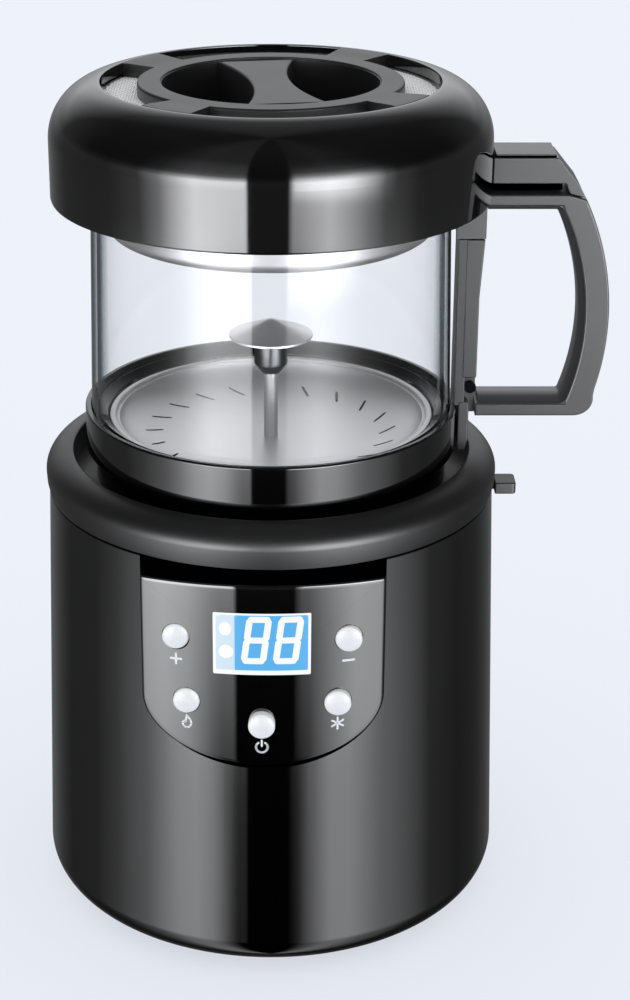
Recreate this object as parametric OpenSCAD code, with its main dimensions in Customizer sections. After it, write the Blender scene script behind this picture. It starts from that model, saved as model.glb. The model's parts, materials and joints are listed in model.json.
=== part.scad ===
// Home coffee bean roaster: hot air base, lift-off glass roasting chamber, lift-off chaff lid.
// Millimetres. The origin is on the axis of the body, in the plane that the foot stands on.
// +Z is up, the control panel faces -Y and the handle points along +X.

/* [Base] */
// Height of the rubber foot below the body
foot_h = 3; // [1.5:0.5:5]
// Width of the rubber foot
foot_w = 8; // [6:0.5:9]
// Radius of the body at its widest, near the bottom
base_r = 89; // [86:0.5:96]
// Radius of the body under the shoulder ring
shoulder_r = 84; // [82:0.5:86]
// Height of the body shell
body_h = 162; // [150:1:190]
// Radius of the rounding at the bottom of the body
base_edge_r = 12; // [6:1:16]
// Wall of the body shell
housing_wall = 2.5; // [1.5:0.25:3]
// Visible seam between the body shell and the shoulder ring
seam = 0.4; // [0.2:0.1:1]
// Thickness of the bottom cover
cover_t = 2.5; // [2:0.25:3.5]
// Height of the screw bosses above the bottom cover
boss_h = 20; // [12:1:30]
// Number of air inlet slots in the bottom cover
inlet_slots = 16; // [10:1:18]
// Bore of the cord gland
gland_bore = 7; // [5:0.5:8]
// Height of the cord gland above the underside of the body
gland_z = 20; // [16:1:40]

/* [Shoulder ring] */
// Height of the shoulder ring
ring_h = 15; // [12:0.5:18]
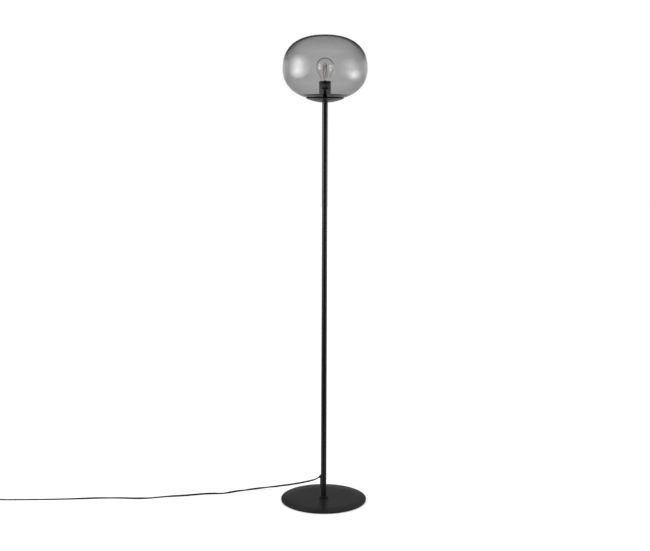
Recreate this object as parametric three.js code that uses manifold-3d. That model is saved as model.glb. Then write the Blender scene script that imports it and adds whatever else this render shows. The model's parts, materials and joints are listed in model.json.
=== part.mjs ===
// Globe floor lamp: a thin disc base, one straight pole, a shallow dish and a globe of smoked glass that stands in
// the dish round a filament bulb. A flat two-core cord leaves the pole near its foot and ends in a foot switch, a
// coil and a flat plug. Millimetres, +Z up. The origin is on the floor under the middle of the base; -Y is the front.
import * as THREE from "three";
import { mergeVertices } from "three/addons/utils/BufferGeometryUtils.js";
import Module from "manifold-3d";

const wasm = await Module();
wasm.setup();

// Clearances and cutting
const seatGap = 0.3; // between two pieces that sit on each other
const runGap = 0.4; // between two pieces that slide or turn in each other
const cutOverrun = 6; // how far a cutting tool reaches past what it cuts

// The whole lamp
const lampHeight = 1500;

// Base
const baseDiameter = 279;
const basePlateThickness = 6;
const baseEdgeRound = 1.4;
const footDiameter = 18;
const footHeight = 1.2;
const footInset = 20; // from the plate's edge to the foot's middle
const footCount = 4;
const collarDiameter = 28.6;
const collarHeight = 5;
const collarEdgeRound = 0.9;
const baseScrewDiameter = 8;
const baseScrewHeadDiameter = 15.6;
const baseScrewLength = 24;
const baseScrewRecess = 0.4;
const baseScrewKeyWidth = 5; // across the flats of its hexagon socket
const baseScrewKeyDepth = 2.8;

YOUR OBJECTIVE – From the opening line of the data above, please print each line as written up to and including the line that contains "points along +X.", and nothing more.

FULL SOLUTION –
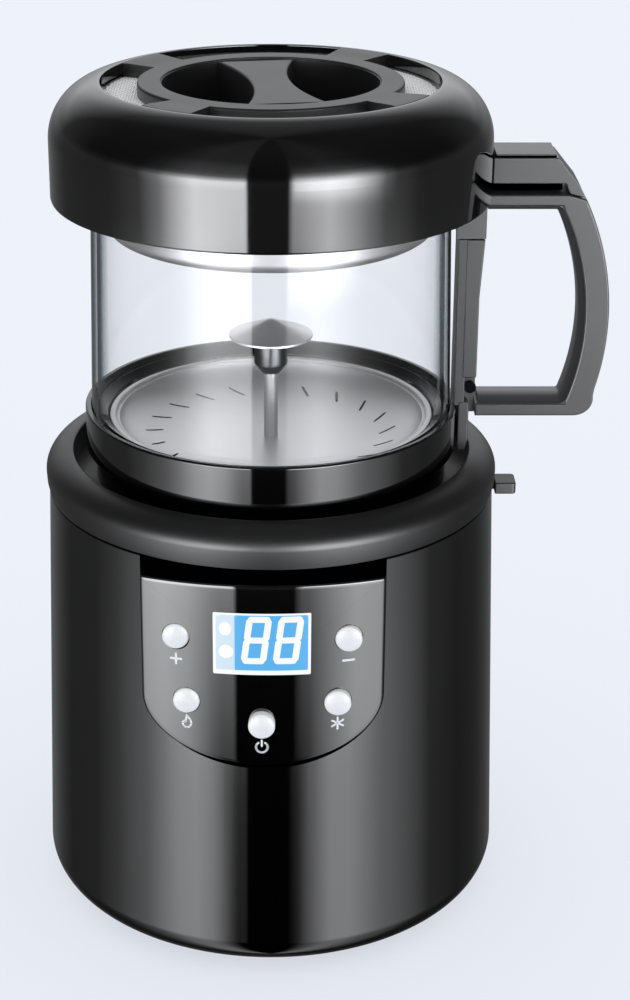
Recreate this object as parametric OpenSCAD code, with its main dimensions in Customizer sections. After it, write the Blender scene script behind this picture. It starts from that model, saved as model.glb. The model's parts, materials and joints are listed in model.json.
=== part.scad ===
// Home coffee bean roaster: hot air base, lift-off glass roasting chamber, lift-off chaff lid.
// Millimetres. The origin is on the axis of the body, in the plane that the foot stands on.
// +Z is up, the control panel faces -Y and the handle points along +X.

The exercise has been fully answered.